February 10, 2011
BLOOMINGTON -- Lt. Governor Sheila Simon told Illinois community college presidents today that she wants their schools to play a major role in educating our workforce and stimulating the economy.
To remain competitive in the national and global marketplace, Illinois needs to increase the proportion of working-age adults with high-quality degrees and credentials from 41 percent to 60 percent by 2025, Simon said.
To do so, schools will need to cut down on the number of people who “stop out” of their higher education, either by dropping out of high school or leaving college with no degree or credential. For every 100 students who enter ninth grade in Illinois, just 20 receive a degree or credential on time, Simon said.
“Nearly two-thirds of all jobs in the future will require a college education, whether that’s a certificate, associate’s degree or bachelor’s degree,” Simon said. “But at today’s pace, less than half of our workforce will ever achieve that level of education.”
“I want to know that when students walk through the door of a community college, that the odds are in their favor,” Simon added. “We need to have a system that helps students graduate with a meaningful credential or degree that will enable them to find a job in Illinois, contribute to our society and provide for their families.”
Simon will personally deliver this completion goal to each community college campus this year, as she tours all 48 Illinois schools statewide. She wants to see firsthand how each school is preparing highly skilled graduates, from all walks of life, for needs in the labor market.
As Governor Pat Quinn’s point person on education, Simon will report back to Springfield on ways lawmakers can help more young people and adults, from every corner of the state, earn certificates and degrees that lead to jobs and stimulate the economy.
“Each community college visit will be part show and part tell,” said Simon, a former law professor at Southern Illinois University. “Educators will show me what’s producing results for students and employers in their communities, and tell me what state policies can boost college completion and productivity.”
The number of community college completions hit a record high in fiscal year 2010. A total of 56,884 collegiate-level degrees and certificates were awarded by Illinois community colleges last fiscal year, up 14 percent since 2006, according to a new report from the Illinois Community College Board.
“We are eager to be working with Lt. Gov. Simon on the college completion agenda that is so important to developing Illinois’ workforce,” said College of Lake County President Jerry Weber, current leader of the Presidents Council, an organization composed of the presidents of the state’s 48 community colleges. “Community colleges have had great success with opening college access to students and in preparing these students for the local workforce or for continuing on to pursue bachelors’ degrees. Now we are also ready to embrace the challenge of developing innovative approaches that will lead to more college graduates and a more highly skilled workforce.”
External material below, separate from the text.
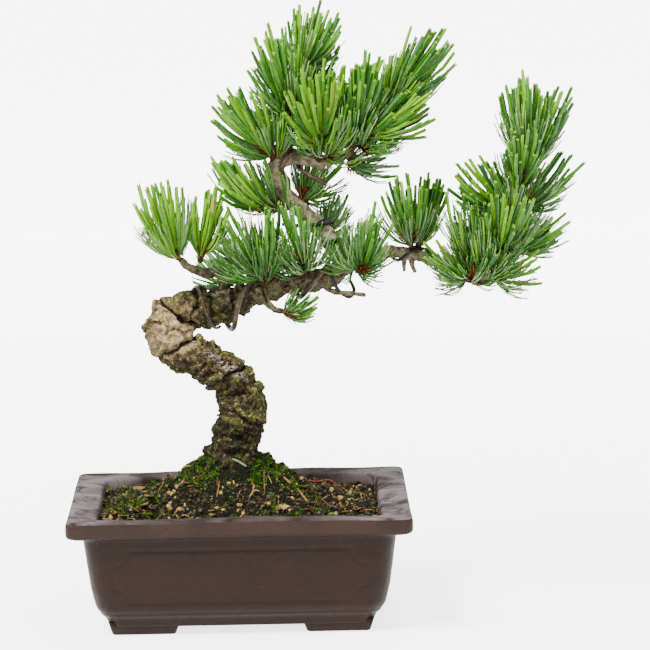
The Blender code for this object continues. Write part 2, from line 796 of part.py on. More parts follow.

Simon’s tour is set to begin next week at John A. Logan College in Carterville, where her husband chairs the social science department. Logan is one of seven community colleges statewide that are piloting a College and Career Readiness Program that aims to better prepare high school students for higher education coursework and reduce the number of remedial math and English courses that do not count for credit and delay completion.
Under Governor Quinn’s leadership, in 2010 Illinois was one of the first states to join Complete College America, a national nonprofit working to significantly increase the number of Americans with a college degree or credential of value and to close attainment gaps for traditionally underrepresented populations. Participating states set college completion goals, create action plans and implement policy changes to meet them. Illinois wants 60 percent of adults aged 25 to 64 to hold high quality credentials or degrees by 2025.
"Clearly, Illinois is serious about boosting college completion," said Stan Jones, president of Complete College America. "With Governor Quinn's leadership, Lt. Governor Simon's personal commitment and the guidance of the state's higher education agencies, Illinois is now better poised than ever before to transform higher education to significantly increase student success and ensure its economic future."
Simon announced her Complete College Illinois tour today during a joint meeting of the Illinois Community College Presidents Council and the community college Chief Academic Officers, and Chief Student Services Officers held in Bloomington.
“We applaud Lt. Governor Simon’s confidence in Illinois community colleges,” said Guy Alongi, chairman of the Illinois Community College Board. “Our community colleges respond quickly and effectively to the educational and workforce needs of their districts and are an integral partner in any strategy for long-term economic recovery and health.”